Bu tür tartışmaların sığ olduğunu düşünüp içine girmemeye çalışan biriyimdir, ancak sükut ikrardan gelir diye düşündüğüm bir dönemden geçerken sessiz kalmaya da gönlüm razı olmuyor.
Birileri çıkmış, yazılmış dövizleri eline almış ve eminim neyi savunduğunu ya da neye karşı olduğunu tartışacak kadar konudan uzak olmasına rağmen bazı büyük kelamlar ediyor.
Salsa, Tango, Çaça gibi modern dansların ahlaksızlık olduğunu, cinsel içerikli olduğunu ve bunlara Külliye’de izin vermeyeceklerini söyleyerek şehrin tamamı adına da kanaat getiriyor.

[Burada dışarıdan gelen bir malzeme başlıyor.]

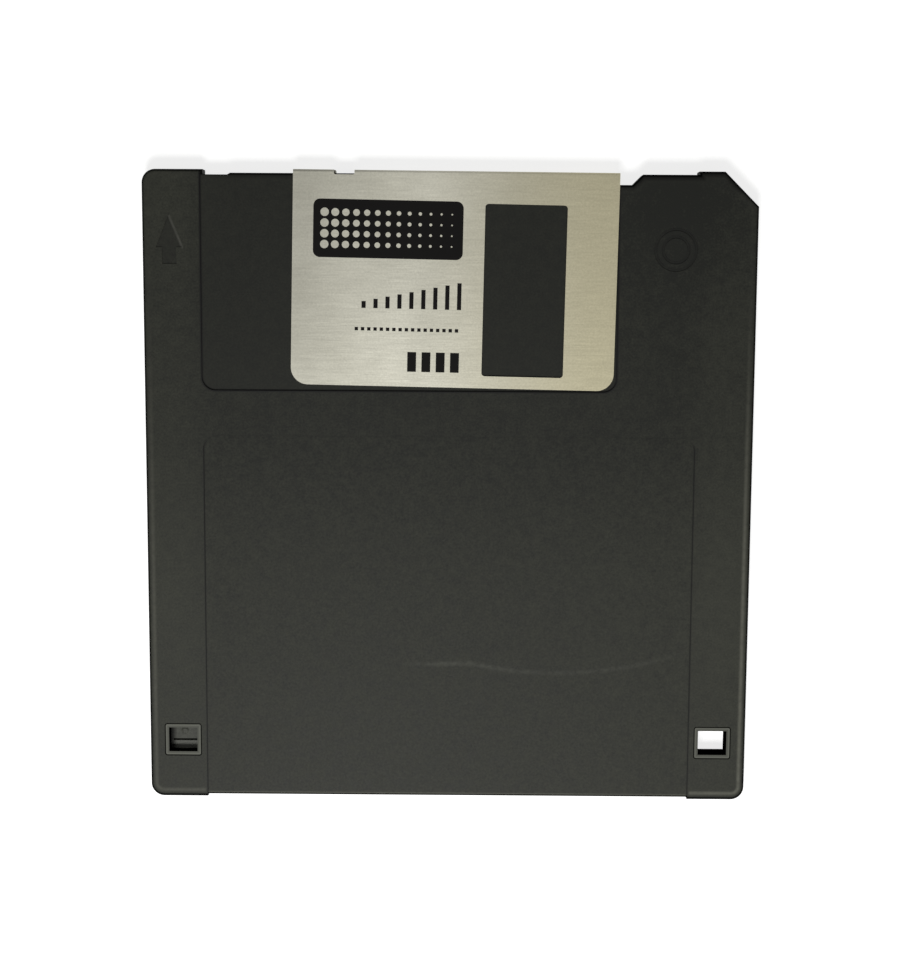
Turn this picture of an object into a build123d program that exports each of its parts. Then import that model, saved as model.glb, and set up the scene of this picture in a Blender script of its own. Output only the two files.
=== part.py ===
from build123d import *
import math
import os

os.makedirs("parts", exist_ok=True)

# A 90 mm floppy disk lying on its rear face, label side up. The origin is the bottom
# centre of the case, +X the right-hand side, +Y the shutter edge, +Z out of the label
# face. The shutter is closed and the write-protect slider covers its hole.

# Case: two moulded halves that meet at mid-height
case_width = 90.0
case_depth = 94.0
case_thickness = 3.3
plate_thickness = 1.0  # front and rear plates
rim_thickness = 1.5  # side walls
corner_radius = 2.0
key_corner = 5.0  # 45 degree corner that keeps the disk from going in upside down
edge_radius = 0.5  # rounding of the outer edges
joint_gap = 0.15  # clearance between one half's features and the other half
seam_depth = 0.12  # groove round the case where the halves meet
seam_height = 0.12

# Shutter edge of the case
edge_recess = 0.52  # the edge lies this far back from the two corners
left_corner_length = 8.9
right_corner_length = 8.75
dip_depth = 0.25
dip_length = 3.6
dip_slope = 0.45
notch_start = 17.0  # lever notch, from the right-hand side of the case
notch_length = 15.3
notch_depth = 1.5

# Label recess, which wraps round the bottom edge
label_side_margin = 8.62
label_top_margin = 38.87  # from the corners of the shutter edge
label_rear_length = 16.0
label_recess = 0.2
label_edge_recess = 0.28
label_corner_radius = 2.0

# Shutter: a folded steel sheet in a shallow recess of both faces
sheet_thickness = 0.2
shutter_width = 47.55
shutter_reach = 31.6  # from the case's shutter edge down the face
shutter_centre_x = 0.38
shutter_corner_radius = 2.5
shutter_travel = 12.0
fold_radius = 0.35
face_gap = 0.05  # sheet to recess floor
edge_gap = 0.04  # fold to case edge, where they are nearest
sheet_inset = 0.02  # sheet below the case's faces
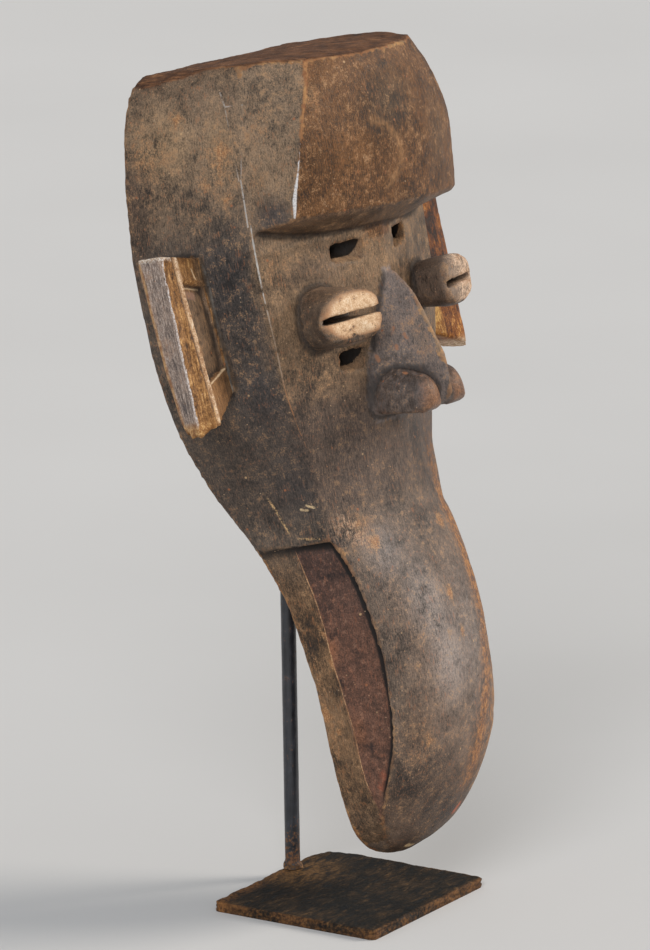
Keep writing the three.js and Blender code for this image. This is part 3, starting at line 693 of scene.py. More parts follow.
def thin(ob, S_weights, tris):
    me = ob.data
    me.calc_loop_triangles()
    n = len(me.loop_triangles)
    if n <= tris:
        return
    g = ob.vertex_groups.new(name="w")
    q = np.round(S_weights * 8).astype(int)
    for k in np.unique(q):
        g.add(np.nonzero(q == k)[0].tolist(), float(k) / 8, "REPLACE")
    m = ob.modifiers.new("d", "DECIMATE")
    m.ratio = tris / n
    m.use_collapse_triangulate = True
    m.vertex_group = "w"
    m.vertex_group_factor = 1.0
    apply(ob)
    ob.vertex_groups.clear()


def attribute(me, name, values):
    kind = "FLOAT_COLOR" if values.ndim == 2 and values.shape[1] == 4 else "FLOAT_VECTOR" if values.ndim == 2 else "FLOAT"
    a = me.attributes.new(name, kind, "POINT")
    a.data.foreach_set("color" if kind == "FLOAT_COLOR" else "vector" if kind == "FLOAT_VECTOR" else "value",
                       values.astype(np.float32).ravel())


def finish_mask(ob):
    remesh(ob, VOXEL)
    S = Surface(ob)
    print("voxels", S.n)
    S.taubin(3)
    carve_detail(S)
    S.taubin(1)
    # the thin rim round the hollow back and the lips of the mouth are worn round
    C = S.coords()
    x, f, h = C[:, 0], C[:, 1], C[:, 2]
    cv = smooth(0.05, 0.25, convexity(S, S.normals(), 5))
    rim = cv * np.maximum(((f < 66) & (h < 372)), (h < 161) & (np.abs(x) > 26) & (f > lineF(h) + 1))
    rim = np.clip(S.relax(rim, 3) * 1.6, 0, 1)[:, None]
    S.V = S.V + rim * (S.relax(S.V, 5) - S.V)
    S.store()
    C = S.coords()
    # faces that show keep more triangles than the hollow back
    thin(ob, np.where(in_hollow(C, 3.0), 1.0, 0.5), MASK_TRIS)
    return ob


finish_mask(mask)
print("mask", len(mask.data.polygons))


# ------------------------------------------------------------------ what each part of the surface is
def srgb(r, g, b):
    lin = lambda v: v / 12.92 if v <= 0.04045 else ((v + 0.055) / 1.055) ** 2.4
    return (lin(r / 255), lin(g / 255), lin(b / 255), 1.0)


def ear_edges(h):
    """how far forward the back edge of an ear's outer face lies, and how far out the ear meets the cheek"""
    return np.interp(h, [217, 232, 250, 285, 308], [67, 65, 63, 60.5, 59]), np.interp(h, [222, 248, 282, 300], [75.5, 77.6, 80.2, 80.8])


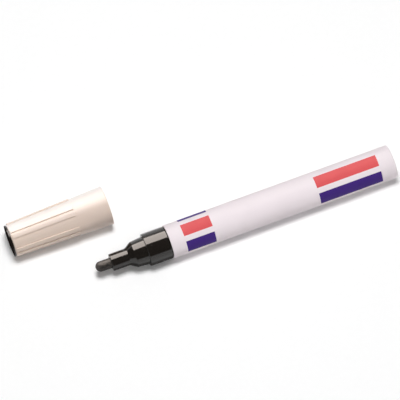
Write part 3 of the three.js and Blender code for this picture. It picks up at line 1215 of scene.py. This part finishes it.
@dataclass(frozen=True)
class Lamp:
    """A rectangular lamp above the table, turned towards the marker.

    Its elevation counts in degrees from the table's far side, and lengths are metres. Where it filled
    the sky at level 1, a white surface would be white. It lights surfaces or, if it is reflected, shows
    in them, and it lights all pieces unless it names some.
    """

    name: str
    elevation: float
    distance: float
    width: float
    height: float
    level: float
    colour: tuple[float, float, float]
    reflected: bool = False
    pieces: tuple[Piece, ...] = ()

    def build(self) -> None:
        """Makes the lamp, which the camera never sees."""
        data = bpy.data.lights.new(self.name, "AREA")
        data.shape = "RECTANGLE"
        data.size = self.width
        data.size_y = self.height
        data.energy = math.pi * self.width * self.height * self.level
        data.color = self.colour
        lamp = aimed(data, 180.0, self.elevation, self.distance, Vector())
        lamp.visible_camera = False
        lamp.visible_glossy = self.reflected
        lamp.visible_diffuse = not self.reflected
        if self.pieces:
            lit = bpy.data.collections.new(self.name + "_lit")
            for piece in self.pieces:
                lit.objects.link(piece)
            lamp.light_linking.receiver_collection = lit


@dataclass(frozen=True)
class Studio:
    """The white table, the lamps and the room's own light.

    Lengths are metres. A lift is the light that the table adds where it is seen: at the object, from
    far_reach on, and in reflections. Level and shines are how bright the room is to lit surfaces and in
    reflections, where it is bright up to horizon_height, a sine. A painted shadow darkens the table's
    colour where the black section's near side mirrors it, and only reflections show it; it ends at
    shade_along in X and at shade_across in Y.
    """

    cap_shell: Piece
    table_size: float = 8.0
    table_colour: Colour = (252, 252, 252)
    table_lift: float = 0.02
    far_lift: float = 0.9
    far_reach: Reach = (0.3, 1.2)
    mirrored_lift: float = 0.15
    # painted shadow: how dark the table's colour is painted, and where, seen only in reflections
    painted_shadow_depth: float = 0.85
    shade_along: Reach = (-0.052, -0.014)
    shade_across: Reach = (-0.0265, -0.012)
    shade_blur: float = 0.007
    room_level: float = 0.13
    room_shine: float = 0.06
    horizon_shine: float = 1.15
    horizon_height: float = 0.24
    horizon_blur: float = 0.2

    def lamps(self) -> list[Lamp]:
        """Returns the lamps: overhead, in front, mirrored in the black pieces, and behind the cap."""
        white = (1.0, 1.0, 1.0)
        warm = (1.0, 0.9, 0.83)
        cool = (0.48, 0.75, 1.0)
        return [
            Lamp("Key", 86.0, 1.2, 0.34, 0.34, 31.5, white),
            Lamp("Front", 114.0, 1.4, 0.8, 0.8, 1.2, white),
            Lamp("Softbox", 49.0, 0.9, 1.6, 0.92, 9.8, warm, reflected=True),
            Lamp("Cap_fill", 16.0, 1.4, 0.9, 0.3, 18.0, cool, pieces=(self.cap_shell,)),
        ]

    def table_look(self) -> bpy.types.Material:
        """Builds the table's material, white where it is seen, with a painted shadow that only
        reflections show.

        Returns:
            The material.
        """
        recipe = Recipe(bpy.data.materials.new("White table"))
        path = recipe.add("LightPath").outputs
        glossy = path["Is Glossy Ray"]
        seen = recipe.math("MAXIMUM", path["Is Camera Ray"], glossy)
        seen = recipe.math("MAXIMUM", seen, path["Is Transmission Ray"])
        place = recipe.place()
        away = recipe.add("VectorMath", place, operation="LENGTH")
        lift = recipe.between(away.outputs["Value"], self.table_lift, self.far_lift, self.far_reach)
        parts = recipe.add("SeparateXYZ", place).outputs
        # painted shadow: a mask that is 1 for reflected rays within the zone beside the black section
        shade = glossy
        for name, rims in (("X", self.shade_along), ("Y", self.shade_across)):
            for rim, blur in zip(rims, (self.shade_blur / 2, -self.shade_blur / 2)):
                inside = recipe.between(parts[name], 0.0, 1.0, (rim - blur, rim + blur))
                shade = recipe.math("MULTIPLY", shade, inside)
        clear = recipe.math("SUBTRACT", glossy, shade)
        mirrored = recipe.math("MULTIPLY", clear, self.mirrored_lift)
        paper = recipe.clouded(recipe.grain(2.0, detail=4.0), self.table_colour, (0.995, 1.0))
        return recipe.dress(
            # painted shadow: the table's colour goes towards black under the mask, seen only in
            # reflections
            Base_Color=recipe.mix(recipe.math("MULTIPLY", shade, self.painted_shadow_depth), paper, BLACK),
            Roughness=0.9,
            Specular_IOR_Level=0.0,
            Emission_Color=WHITE,
            Emission_Strength=recipe.math("ADD", recipe.math("MULTIPLY", seen, lift), mirrored),
        )

    def build_table(self) -> None:
        """Makes the table, which keeps the marker's shadow and is white where it is lit."""
        bpy.ops.mesh.primitive_plane_add(size=self.table_size)
        table = named("table")
        with editing(table):
            bpy.ops.mesh.subdivide(number_cuts=7)
        table.data.materials.append(self.table_look())

    def build_room(self) -> None:
        """Makes the room: white to the camera, dim and even to surfaces, dark above in reflections."""
        recipe = Recipe(bpy.data.worlds.new("Room"), "Background")
        path = recipe.add("LightPath").outputs
        height = recipe.add("SeparateXYZ", recipe.place("Generated")).outputs["Z"]
        rim = [self.horizon_height * (1 + side * self.horizon_blur) for side in (-1, 1)]
        mirrored = recipe.between(height, self.horizon_shine, self.room_shine, rim)
        mirrored.node.interpolation_type = "SMOOTHSTEP"
        shine = recipe.add("Mix", Factor=path["Is Glossy Ray"], A=self.room_level, B=mirrored)
        seen = recipe.add("Mix", Factor=path["Is Camera Ray"], A=shine.outputs["Result"], B=1.0)
        bpy.context.scene.world = recipe.dress(Color=WHITE, Strength=seen.outputs["Result"])

    def build(self) -> None:
        """Makes the table, the lamps and the room."""
        self.build_table()
        for lamp in self.lamps():
            lamp.build()
        self.build_room()
        bpy.context.scene.view_settings.view_transform = "Standard"


def main() -> None:
    """Builds the camera, the marker, its cap and the studio."""
    logging.basicConfig(level=logging.INFO, format="%(message)s")
    View().build()

    barrel_low, barrel_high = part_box("barrel")
    nib_low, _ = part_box("nib")
    seat_low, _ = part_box("valve_seat")
    ball_low, ball_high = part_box("mixing_ball")
    cap_low, cap_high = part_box("cap_shell")
    section_low, section_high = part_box("front_section")

    middle = (barrel_low + barrel_high) / 2
    tip = Vector((nib_low.x, middle.y, middle.z))
    axis = Axis(tip)
    ends = (barrel_low, section_low, section_high, seat_low)
    stations = [(end.x - tip.x) / MILLIMETRE for end in ends]
    barrel_front, nose_front, spigot_rear, seat_front = stations

    Barrel(axis, barrel_front).build()
    FrontSection(axis, nose_front, barrel_front).build()
    valve = Valve(axis, seat_front, spigot_rear)
    valve.build()
    NibUnit(axis, nose_front, valve.seat_rear, valve.retainer_front).build()
    MixingBall(Axis((ball_low + ball_high) / 2)).build()
    cap_shell = Cap(tip, (cap_low.y + cap_high.y) / 2).build()
    Studio(cap_shell).build()


if __name__ == "__main__":
    main()
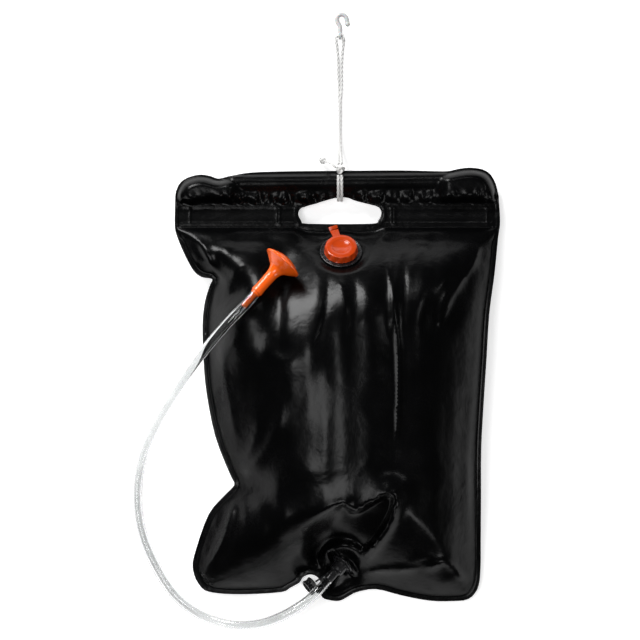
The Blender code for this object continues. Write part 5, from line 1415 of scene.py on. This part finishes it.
flare = HEAD_RADIUS - HEAD_NECK_RADIUS
bell = [(HEAD_NECK_RADIUS + flare * out, -BELL_LENGTH * back) for back, out in BELL_SHARES]
bell_line = [tuple(p) for p in smooth_line(bell[1:], 4)]
lip = HEAD_RADIUS - HEAD_WALL
rose_radius = lip - SEAT_GAP
shelf = rose_height(rose_radius, 0.0) - ROSE_THICKNESS - SEAT_GAP
inner = [(max(radius - HEAD_WALL, HEAD_BORE), back) for radius, back in bell if back < shelf - HEAD_WALL]
profile = [(HEAD_RADIUS - inward, out) for inward, out in LIP_ROUND] + bell_line
profile += [
    (HEAD_NECK_RADIUS - HEAD_WAIST, -HEAD_LENGTH * HEAD_WAIST_SHARE),
    (HEAD_NECK_RADIUS - HEAD_WAIST, HEAD_COLLAR_TOP - HEAD_LENGTH),
    (HEAD_NECK_RADIUS, HEAD_COLLAR - HEAD_LENGTH), (HEAD_NECK_RADIUS, HEAD_WALL / 2 - HEAD_LENGTH),
    (HEAD_NECK_RADIUS - HEAD_WALL / 2, -HEAD_LENGTH), (HEAD_BORE, -HEAD_LENGTH), *inner[::-1],
    (lip - HEAD_WALL, shelf - HEAD_WALL / 2), (lip - HEAD_WALL, shelf), (lip, shelf), (lip, 0.0)]
head = turned("head_bell", profile, head_frame, orange_plastic, HEAD_SIDES, rounding=0.00025)
assign(head, "head_body", "sprayer")

holes = [(0.0, 0.0)]
for ring_count in (1, 2, 3):
    holes += [tuple(spot) for spot in circle(0.0, 0.0, ring_count * ROSE_PITCH, 6 * ring_count)]
rose_loops = [circle(0.0, 0.0, rose_radius, HEAD_SIDES)]
rose_loops += [circle(*spot, ROSE_HOLE, ROSE_HOLE_SIDES) for spot in holes]
rose_rows = np.concatenate([circle(0.0, 0.0, radius, round(radius / ROSE_RADIUS_PER_POINT))
                            for radius in np.arange(2 * ROSE_STEP, rose_radius - ROSE_RIM, ROSE_STEP)])
for spot in holes:
    rose_rows = rose_rows[np.hypot(*(rose_rows - spot).T) > ROSE_HOLE + ROSE_POINT_GAP]
rose = film_sheet("head_rose_plate", rose_loops, rose_rows, ROSE_STEP, rose_height, ROSE_THICKNESS,
                  orange_plastic)
rose.data.transform(head_frame)
assign(shade(rose), "head_rose", "sprayer")

stem_top = STEM_REACH - HEAD_LENGTH
stem_foot = -HEAD_LENGTH - SEAT_GAP
seal_middle = SEAL_PLACE - HEAD_LENGTH
seal_ring = HEAD_BORE - SEAL_CLEARANCE - SEAL_RADIUS
groove = seal_ring - SEAL_RADIUS - SEAL_CLEARANCE
groove_half = SEAL_RADIUS + SEAL_CLEARANCE
blind = seal_middle - BOSS_DEPTH
profile = [
    (bore, HOSE_TOP - SPIGOT_LENGTH), (bore, blind), (0.0, blind), (0.0, stem_top),
    (STEM_RADIUS - BARB_HEIGHT, stem_top), (STEM_RADIUS, stem_top - BARB_HEIGHT),
    (STEM_RADIUS, seal_middle + groove_half), (groove, seal_middle + groove_half),
    (groove, seal_middle - groove_half), (STEM_RADIUS, seal_middle - groove_half), (STEM_RADIUS, stem_foot),
    (STEM_COLLAR, stem_foot), (STEM_COLLAR, HOSE_TOP)]
profile += barbs(HOSE_TOP, BARB_RADIUS, -1)
stem = turned("head_stem_barb", profile, head_frame, orange_plastic)
assign(stem, "head_stem", "bag")

seal_rubber = plastic("seal_rubber", (0.015, 0.015, 0.015), (0.025, 0.025, 0.025), 0.5, 0.65)
profile = [(seal_ring + x, seal_middle + y) for x, y in circle(0.0, 0.0, SEAL_RADIUS, 20)]
seal = turned("stem_o_ring", profile, head_frame, seal_rubber)
assign(seal, "head_seal", "bag")

low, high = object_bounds()
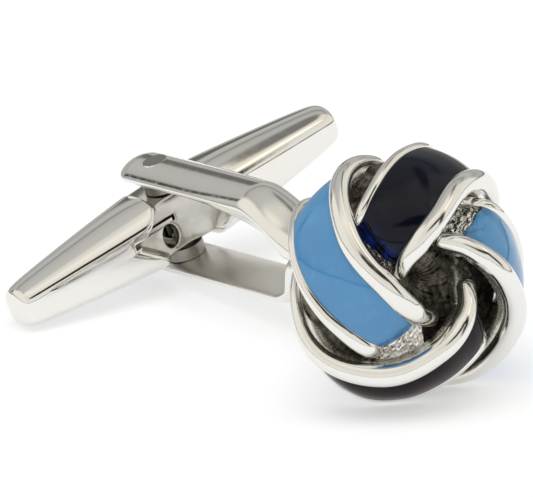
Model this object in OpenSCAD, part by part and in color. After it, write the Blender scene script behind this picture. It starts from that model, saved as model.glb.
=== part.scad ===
// Knot cufflink with a swivel bullet toggle, modelled as it lies on a table.
// Every piece is drawn with the middle of the pivot pin at the origin: x runs along
// the toggle, y along the pin and z from the pin towards the knot. The last transform
// lays the finished cufflink on its side.

/* [Knot] */
// Distance from the pivot pin to the middle of the knot
knot_reach = 18.8; // [18.4:0.1:19.2]
// Tilt of the knot on the end of the shank
knot_tilt = 6; // [5:0.5:7]
// Turn about the shank's axis of the line that it tilts about
tilt_turn = 226; // [220:1:232]
// Radius of the round inner rails where they are thickest
rail_r = 0.55; // [0.5:0.05:0.6]
// Thickness of the cast metal under the enamel
floor_t = 0.5; // [0.4:0.05:0.6]
// Depth of the flat back of the knot below its middle
back_depth = 3.9; // [3.8:0.1:4]
// Radius of that flat back
back_r = 3.3; // [3:0.1:3.6]
// Radius of the stud behind it that is riveted through the shank's foot
stud_r = 1; // [0.8:0.1:1.2]

/* [Enamel] */
// Depth of the enamel below the middle of the rails
enamel_bed = 0.25; // [0.2:0.05:0.3]
// Height of its edges above the middle of the rails
enamel_rise = 0.1; // [0:0.05:0.15]
// Extra height of its crown between the rails
enamel_crown = 0.2; // [0.1:0.05:0.3]
// Gap left all round it
enamel_gap = 0.1; // [0.08:0.01:0.12]

/* [Shank] */
// Width of the two arms
arm_w = 2.6; // [2.4:0.1:2.8]
// Distance from the pin's middle to the outer face of an arm
arm_outer = 3; // [2.95:0.05:3.1]
// Distance from the pin's middle to the inner face of an arm
arm_inner = 2.15; // [2.1:0.05:2.2]
// Distance from the pin to the round end of an arm
arm_end = 2.4; // [2.2:0.1:2.5]
// Distance from the pin to the closed end of the gap between the arms
gap_end = 10.7; // [10.6:0.1:11]
// Half height of the stem where the two arms have joined
stem_h = 1.1; // [1:0.1:1.3]
// Radius of the rolled outer edges
edge_r = 0.4; // [0.2:0.1:0.4]
// Radius of the round foot against the knot
foot_r = 2.3; // [2.1:0.1:2.6]
// Thickness of that foot
foot_t = 0.8; // [0.6:0.1:1]

/* [Pivot] */
// Radius of the pivot pin
pin_r = 0.6; // [0.5:0.05:0.65]
// Radius of the collars that keep the toggle in the middle
collar_r = 0.95; // [0.85:0.05:1]
// Running clearance between the pin and the toggle's bore
pin_play = 0.05; // [0.03:0.01:0.07]

/* [Toggle] */
// Length of the toggle over its tips
toggle_l = 20; // [19:0.5:20]
// Radius that its two cones would meet at
toggle_r = 2.15; // [2.1:0.05:2.15]
// Radius where the blunt tips begin
tip_r = 1.1; // [1:0.05:1.15]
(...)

Etkinliğin ne olduğunu bilmesem bahsi geçen dansları görmemiş olsam ve gösterilen tepkinin samimi olduğuna inansam bambaşka şeyler düşünürüm.
Zannederim ki içeride Striptiz yapılıyor, dansçı kızlara para takılıyor, masalar kurulmuş insanlar oturmuş içki içiyor.
Ama yaşanan şeyin bununla uzak yakın alakası yok.
Benim modern ve estetik bir dans olarak gördüğüm danslar demek ki kimileri için sadece cinsel dürtüler çağrıştırıyor.
Gerçi tecavüze uğrayan kıza niye mini etek giydin diye hesap sormaya kalkanların bir kısmının da kadın olduğuna tanık olduğum bir ülkede buna şaşırmamam lazım ama ne yapsın saf gönlüm şaşırıyor.
Bir de bu durumu savunmak için iyi niyetli ama bu dansların ahlaksız olduğunu inkâr etmeden yaptığımız savunmalar var.
Orası dini bir mekân değil, siz de defile yaptınız v.s. diye devam eden savunmalar.
Yahu biz bu modern dansları ahlaksız görmüyoruz ki savunalım.
Kaldı ki, ben bu tepkinin samimiyetine inanmıyorum. Bunu her partiden insanların olduğu mahalle sakinleri toplanıp yapsa neyse diyeceğim ama görünen o ki bu son günlerde sıkça eleştirdiğimiz siyasi muhalefetin bir gereği gibi yapılıyor.
İddialar doğru ise gönülleri olmadan getirilen kadınlar ve onlara iş yerinde amirlik yapan hanımefendiye birileri bunu eleştir demiş. Eleştirilse, lisanımünasip bir dil olsa, çözüm önerileri olsa ve gerçekten bu durumdan rahatsız olunsa tamam bir sözüm yok. Ama sıkça dile getirilen gelenek ve görenekler madem o kadar önemli, her eleştiriyi bu adetlere, geleneklere dayandırıyoruz, O geleneklere göre bu durumu kelamlar ile kırıp dökmeden yapmak hatta kusur var ise ortada kusurları örtmede gece gibi davranarak gerçekleştirmek gerekmiyor muydu?
Üstelik 3,5 kişi bir araya gelip şehrin tamamını temsil edemez, tamamı adına kanaat getiremez, seçim yapamaz. Yaptığı ancak siyaset olur. Herkes kendine göre masum, günahkâr, ahlaklı, ahlaksızdır bunu da kişiler değil yaradan bilir. Ben bilirim diyende kul ile yaradan arasına girerek şirk işler. Hele ki bu topluluklar yargıç ve hâkim gibi ceza kesip, yasak koyacağım diyor ise kusura bakmasınlar, günlerce eleştirilir.